The Youth Justice Blueprint 2024-2034 outlines the Government’s 10 year plan to reform the youth justice system.

The reform focuses on the rights of the child, rehabilitation and breaking the cycle of offending to improve outcomes for children, young people and their families, and keep the community safe.

The Blueprint was developed in collaboration with other agencies, young people and key stakeholders to ensure it is fit for purpose and nation leading in terms of outcomes for children and young people.

It aligns with the recommendations from the Commission of Inquiry into the Tasmanian Government’s Responses to Child Sexual Abuse in Institutional Settings.

To support our Youth Justice Reform, including the closure of Ashley Youth Detention Centre, the Department for Education, Children and Young People will develop a series of action plans over ten years outlining priority actions and key milestones that will be undertaken to deliver the reforms.

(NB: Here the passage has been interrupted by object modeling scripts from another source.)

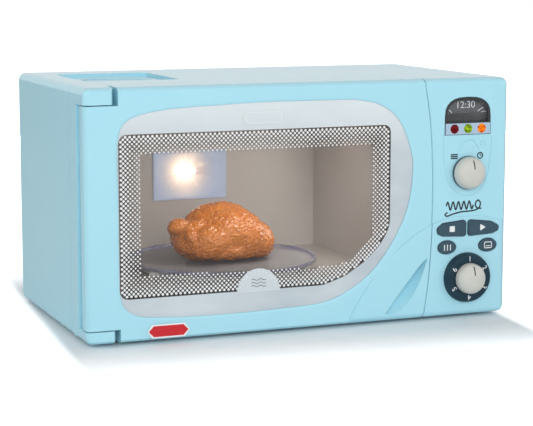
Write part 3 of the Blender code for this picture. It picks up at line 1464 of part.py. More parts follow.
def buttons():
    domes = []
    for name, outline in button_outlines().items():
        button = plate(name, [outline], FRONT - BUTTON_PROUD, PANEL_BACK + 2 * REST_GAP, finish="slate")
        flange = plate(
            name + "_flange", [grown(outline, REST_GAP + BUTTON_FLANGE)], PANEL_BACK + REST_GAP, FLANGE_BACK
        )
        middle = middle_of_outline(outline)
        stem_start = FLANGE_BACK - BUTTON_FLANGE_THICK / 2
        stem = rod(name + "_stem", middle, BUTTON_STEM_RADIUS, stem_start, STEM_END, "Y", steps=SMALL_STEPS)
        join(button, flange, stem)
        put_origin(button, (middle[0], FRONT, middle[1]))
        dome_front = KEYPAD_FRONT - DOME_HEIGHT
        dome_root = KEYPAD_FRONT + KEYPAD_THICK / 2
        domes.append(
            rod(
                name + "_dome", middle, BUTTON_STEM_RADIUS, dome_front, dome_root, "Y",
                steps=SMALL_STEPS, end_radius=1.6 * BUTTON_STEM_RADIUS,
            )
        )
    centre = at_width(CONTROL_SHARE)
    half = centre - SEAM_RIGHT - SHELL_WALL - OVERRUN
    low = at_height(BUTTON_SHARE) - BUTTON_HEIGHT - OVERRUN
    high = at_height(BUTTON_SHARE) + 1.2 * BUTTON_HEIGHT
    sheet = rectangle(centre - half, centre + half, low, high)
    keypad = plate("button_keypad", [sheet], KEYPAD_FRONT, KEYPAD_FRONT + KEYPAD_THICK, finish="white")
    join(keypad, *domes)
    plate("switch_board", [sheet], BOARD_FRONT, BOARD_FRONT + BOARD_THICK, finish="board")


def control_chassis():
    left = SEAM_RIGHT + SHELL_WALL + OVERRUN
    right = RIGHT - SHELL_WALL - OVERRUN
    outline = rectangle(left, right, BOTTOM + 2 * SHELL_WALL, COUNTDOWN[1] + COUNTDOWN_RADIUS / 2)
    chassis = plate(
        "control_chassis", [outline], CHASSIS_FRONT, CHASSIS_FRONT + CHASSIS_THICK, finish="white"
    )
    axle_front = GEAR_FRONT - COUNTDOWN_DISC_THICK
    axle_end = CHASSIS_FRONT + CHASSIS_THICK / 2
    axle = rod("countdown_axle", COUNTDOWN, AXLE_POST_RADIUS, axle_front, axle_end, "Y", steps=BORE_STEPS)
    join(chassis, axle)
    for name, place, radius in (("timer", TIMER, TIMER_STEM_RADIUS), ("dial", DIAL, DIAL_STEM_RADIUS)):
        bearing = rod(
            name + "_bearing", place, radius + SHAFT_GAP, CHASSIS_FRONT - OVERRUN,
            CHASSIS_FRONT + 2 * CHASSIS_THICK, "Y", steps=BORE_STEPS,
        )
        cut(chassis, bearing)


def speaker():
    place = (at_width(SPEAKER_SHARES[0]), at_height(SPEAKER_SHARES[1]))
    back = BACK - SHELL_WALL - REST_GAP
    cone = rod("speaker", place, SPEAKER_RADIUS, back - 0.3 * SPEAKER_DEPTH, back, "Y", "dark")
    magnet = rod(
        "speaker_magnet", place, 0.5 * SPEAKER_RADIUS, back - SPEAKER_DEPTH, back - 0.2 * SPEAKER_DEPTH, "Y"
    )
    join(cone, magnet)


def battery_limits(growth=0.0):
    """Left, right, low and high limits of the space for two cells, one above the other."""
    across, up = at_width(BATTERY_SHARES[0]), at_height(BATTERY_SHARES[1])
    half_width = (CELL_LENGTH + CELL_NIPPLE) / 2 + CELL_ROOM + growth
    half_height = 2 * CELL_RADIUS + 1.5 * CELL_ROOM + growth
    return across - half_width, across + half_width, up - half_height, up + half_height


def batteries():
    rim = BACK - SHELL_WALL - REST_GAP
    floor = rim - 2 * CELL_RADIUS - 2 * CELL_ROOM
    left, right, low, high = battery_limits(BATTERY_WALL)
    case = box("battery_box", (left, floor - BATTERY_WALL, low), (right, rim, high), "dark")
    left, right, low, high = battery_limits()
    cut(case, box("battery_space", (left, floor, low), (right, rim + OVERRUN, high)))
    left, right, low, high = battery_limits(BATTERY_WALL)
    door_front = BACK - SHELL_WALL
    cover = box("battery_door", (left, door_front, low), (right, BACK, high), "sky_blue")
    put_origin(cover, ((left + right) / 2, door_front, (low + high) / 2))
    place = at_width(BATTERY_SHARES[0])
    middle_y = floor + CELL_ROOM + CELL_RADIUS
    for number, side in enumerate((-1, 1)):
        up = at_height(BATTERY_SHARES[1]) + side * (CELL_RADIUS + CELL_ROOM / 2)
        start = place - (CELL_LENGTH + CELL_NIPPLE) / 2
        end = start + CELL_LENGTH
        cell = rod("cell_%d" % (number + 1), (middle_y, up), CELL_RADIUS, start, end, "X", "cell", 20)
        tip = end + CELL_NIPPLE
        name = "nipple_%d" % (number + 1)
        join(cell, rod(name, (middle_y, up), 0.38 * CELL_RADIUS, end - OVERRUN, tip, "X", steps=SMALL_STEPS))


WAVE = wave_cutter()
front_moulding()
rear_shell()
base_plate()
feet()
oven_liner()
lamp()
gearbox()
turntable()
roast_chicken()
door()
display()
countdown()
timer_knob()
power_dial()
buttons()
control_chassis()
speaker()
batteries()
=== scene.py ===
import json
import math

import bmesh
import bpy
from mathutils import Matrix, Vector, noise
from mathutils.geometry import tessellate_polygon

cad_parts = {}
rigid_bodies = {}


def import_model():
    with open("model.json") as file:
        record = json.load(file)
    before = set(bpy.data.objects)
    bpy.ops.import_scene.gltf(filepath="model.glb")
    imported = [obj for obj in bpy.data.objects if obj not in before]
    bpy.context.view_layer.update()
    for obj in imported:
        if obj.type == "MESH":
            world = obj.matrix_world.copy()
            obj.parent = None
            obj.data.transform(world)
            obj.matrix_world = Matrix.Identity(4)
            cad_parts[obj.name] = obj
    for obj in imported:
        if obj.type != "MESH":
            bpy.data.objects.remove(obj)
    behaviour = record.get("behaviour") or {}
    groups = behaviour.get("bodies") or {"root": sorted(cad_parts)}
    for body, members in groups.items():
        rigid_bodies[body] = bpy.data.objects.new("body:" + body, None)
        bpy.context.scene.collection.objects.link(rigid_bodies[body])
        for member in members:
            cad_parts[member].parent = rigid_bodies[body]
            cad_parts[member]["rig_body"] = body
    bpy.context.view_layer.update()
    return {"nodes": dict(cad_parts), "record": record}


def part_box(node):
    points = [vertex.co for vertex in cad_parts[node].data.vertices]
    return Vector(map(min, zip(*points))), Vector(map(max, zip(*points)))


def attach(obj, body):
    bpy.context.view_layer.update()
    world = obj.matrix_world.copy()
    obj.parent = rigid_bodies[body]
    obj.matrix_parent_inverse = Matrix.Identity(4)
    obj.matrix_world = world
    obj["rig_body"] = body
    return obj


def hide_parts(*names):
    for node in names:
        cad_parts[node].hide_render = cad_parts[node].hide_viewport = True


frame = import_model()
scene = bpy.context.scene
mm = 0.001
print("frame loaded")


# Nodes and materials

def toLinear(hexColour):
    values = [int(hexColour[i:i + 2], 16) / 255 for i in (1, 3, 5)]
    return [v / 12.92 if v <= 0.04045 else ((v + 0.055) / 1.055) ** 2.4 for v in values] + [1.0]


def addNode(tree, kind, settings=None, links=None):
    node = tree.nodes.new(kind)
    for key, value in (settings or {}).items():
        if isinstance(key, int) or key in node.inputs:
            node.inputs[key].default_value = value
        else:
            setattr(node, key, value)
    for key, source in (links or {}).items():
        tree.links.new(source, node.inputs[key])
    return node


def newMaterial(name, **sockets):
    # returns the tree, its shader and the object's own coordinates
    material = bpy.data.materials.new(name)
    material.use_nodes = True
    tree = material.node_tree
    shader = tree.nodes["Principled BSDF"]
    for key, value in sockets.items():
        shader.inputs[key.replace("_", " ")].default_value = value
    place = addNode(tree, "ShaderNodeTexCoord").outputs["Object"]
    return material, tree, shader, place


def wire(tree, shader, **sources):
    # links each source to the shader's socket of that name
    for key, source in sources.items():
        tree.links.new(source, shader.inputs[key.replace("_", " ")])


def clouded(tree, place, size, first, second, detail=2.0):
    # two colours clouded into each other, with clouds of this size in mm
    cloud = addNode(tree, "ShaderNodeTexNoise", {"Scale": 1 / (size * mm), "Detail": detail}, {"Vector": place})
    return addNode(tree, "ShaderNodeMix", {"data_type": "RGBA", 6: toLinear(first), 7: toLinear(second)},
                   {0: cloud.outputs["Fac"]}).outputs[2]


def mouldedPlastic(name, light, dark, roughness, cloudSize, grainSize, relief, softEdge=0.0, mirror=0.5):
    # light and dark are the two ends of the melt's faint clouding; the grain is the skin's; sizes are in mm
    material, tree, shader, place = newMaterial(name, Specular_IOR_Level=mirror)
    tint = clouded(tree, place, cloudSize, dark, light, 3.0)
    skin = addNode(tree, "ShaderNodeTexNoise", {"Scale": 1 / (grainSize * mm), "Detail": 2.0}, {"Vector": place})
    gloss = addNode(tree, "ShaderNodeMapRange", {"To Min": roughness - 0.05, "To Max": roughness + 0.05},
                    {"Value": skin.outputs["Fac"]})
    bump = addNode(tree, "ShaderNodeBump", {"Strength": relief, "Distance": 0.05 * mm},
                   {"Height": skin.outputs["Fac"]})
    if softEdge:
        edge = addNode(tree, "ShaderNodeBevel", {"samples": 4, "Radius": softEdge * mm})
        tree.links.new(edge.outputs["Normal"], bump.inputs["Normal"])
    wire(tree, shader, Base_Color=tint, Roughness=gloss.outputs["Result"], Normal=bump.outputs["Normal"])
    return material


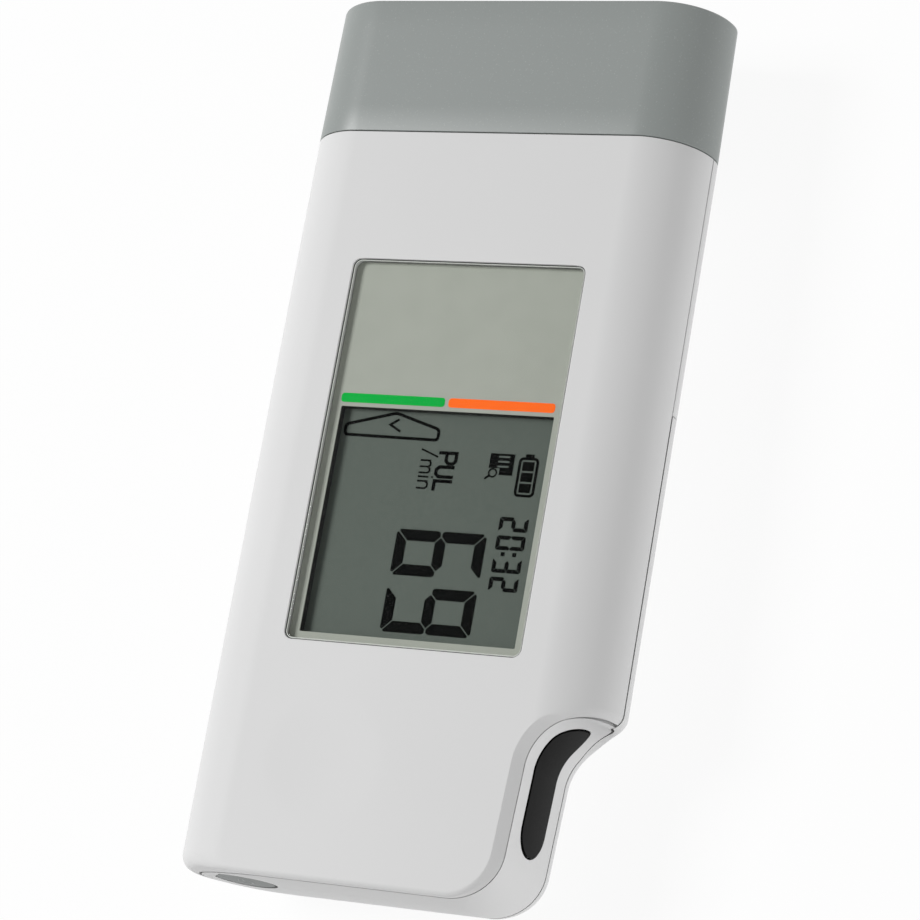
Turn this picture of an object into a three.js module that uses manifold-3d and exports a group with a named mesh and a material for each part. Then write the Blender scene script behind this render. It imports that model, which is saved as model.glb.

Children and young people who are at risk of, or are already engaged in offending are often vulnerable and have a range of needs that require responses across multiple service systems. This requires working collaboratively across the whole of government and community to establish better connections for vulnerable children and young people, their families, and services.

The Blueprint commits to actively partnering with Aboriginal organisations and families to support Aboriginal children and young people in a culturally appropriate way to reduce their over-representation in the youth justice system.

Over time, these actions will result in a system that supports early intervention and diverts children and young people away from the statutory youth justice system.

As part of the Government’s commitment to close Ashley, we are working to deliver a new fit-for-purpose secure therapeutic facility, with the preferred site located in Pontville, as well as new assisted bail and supported accommodation.

In addition to the new facility and establishing a new model of care and diversionary services, we will review the Youth Justice Act 1997.

To ensure the safety and wellbeing of children and young people at Ashley until its closure, we are responding now to the findings and recommendations of the Commission of Inquiry.

We are continuing to work on a series of actions, including increasing safety and security in the Centre, recruiting additional staff, supporting existing staff and ensuring they have the skills and expertise to deliver a therapeutic service model, in addition to implementing practice improvements.